--- Begin Collected material ---
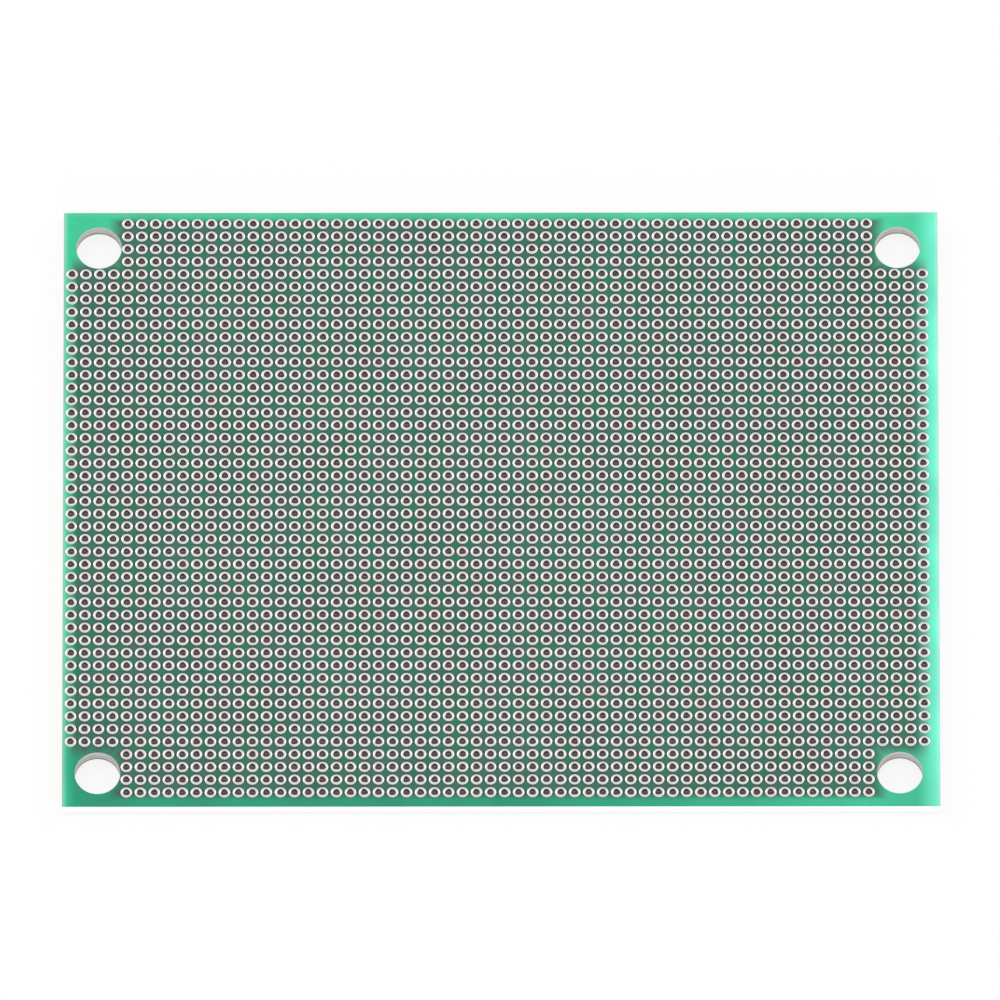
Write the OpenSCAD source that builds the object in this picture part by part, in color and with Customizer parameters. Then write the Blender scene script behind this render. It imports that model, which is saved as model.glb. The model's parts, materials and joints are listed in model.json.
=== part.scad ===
// Bare double-sided prototyping board: a drilled glass-epoxy sheet with a grid of plated eyelets.
// X runs along the long side, Y along the short side, Z up.
// The origin is under the middle of the board, on the plane that its lower lands rest on.

/* [Pad grid] */
// Distance between neighbouring pads, both ways
pitch = 1.27; // [1.04:0.01:2.6]
// Pads in a full row, along X
columns = 62; // [16:1:90]
// Rows of pads, along Y
rows = 46; // [16:1:80]

/* [Board edges] */
// From the middle of the first column to the left edge
left_margin = 0.75; // [0.7:0.01:4]
// From the middle of the last column to the right edge
right_margin = 1.38; // [0.7:0.01:4]
// From the middle of the first row to the front edge
front_margin = 1.43; // [0.7:0.01:4]
// From the middle of the last row to the back edge
back_margin = 1.12; // [0.7:0.01:4]

/* [Sheet] */
// Thickness of the glass-epoxy sheet with its mask, without the lands
sheet_t = 1.4; // [0.6:0.1:3.2]
// Width of the trough where the mask sinks between two rows of lands
trough_w = 0.08; // [0.04:0.01:0.12]
// Depth of that trough
trough_depth = 0.01; // [0.005:0.005:0.02]

/* [Plated eyelets] */
// Diameter of the round lands on both faces
land_d = 1.05; // [0.9:0.01:1.2]
// How high the tinned crown of a land stands over the sheet
land_h = 0.05; // [0.03:0.01:0.1]
// Finished diameter of the hole that a lead goes through
lead_hole_d = 0.6; // [0.4:0.01:0.74]
// Thickness of the eyelet's barrel, from the lead hole to the wall drilled in the sheet
barrel_t = 0.12; // [0.02:0.01:0.15]

/* [Screw holes] */
// Diameter of the four unplated holes
screw_hole_d = 4.15; // [2.2:0.05:5.5]
// From the left edge to the middle of the two left holes
screw_left = 3.2; // [3:0.01:8]
// From the right edge to the middle of the two right holes
screw_right = 3.65; // [3:0.01:8]
// From the front edge to the middle of the two front holes
screw_front = 3.35; // [3:0.01:8]
// From the back edge to the middle of the two back holes
screw_back = 3.56; // [3:0.01:8]
// Least wall left in the sheet between a screw hole and a pad's drilled hole
web_min = 0.03; // [0.03:0.01:1]
// How far a land is cut back from a screw hole that reaches it
copper_setback = 0.015; // [0.005:0.005:0.025]

/* [Hidden] */
$fn = 48;

// Every row of eyelets is a node of its own, counted from the front edge.
function row_name(row) = str("pads_row_", row < 9 ? "0" : "", row + 1);

drill_d = lead_hole_d + 2 * barrel_t;
board_l = left_margin + (columns - 1) * pitch + right_margin;
board_w = front_margin + (rows - 1) * pitch + back_margin;
board_t = sheet_t + 2 * land_h;
sheet_top = board_t - land_h;
through = 1;  // how far a cutting tool runs past each face
trough_half = min(trough_w, (pitch - land_d) / 2) / 2;

// Middle of a pad, from its column and its row
function pad_x(column) = -board_l / 2 + left_margin + column * pitch;
function pad_y(row) = -board_w / 2 + front_margin + row * pitch;

// Pads left out at a corner, counted one way, so that none is drilled into the screw hole there
function left_out(inset, margin) =
    ceil((inset + screw_hole_d / 2 + web_min + drill_d / 2 - margin) / pitch);
left_block = left_out(screw_left, left_margin);
right_block = left_out(screw_right, right_margin);
front_block = left_out(screw_front, front_margin);
back_block = left_out(screw_back, back_margin);

// A pad is left out where its column and its row both lie in a corner's block
function column_in_block(column) = column < left_block || column >= columns - right_block;
function row_in_block(row) = row < front_block || row >= rows - back_block;
function is_pad(column, row) = !(column_in_block(column) && row_in_block(row));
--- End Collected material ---
### [Task]
Indicate how many lines of the material contain the string "part", giving the number and nothing more.

### [Expected answer]
2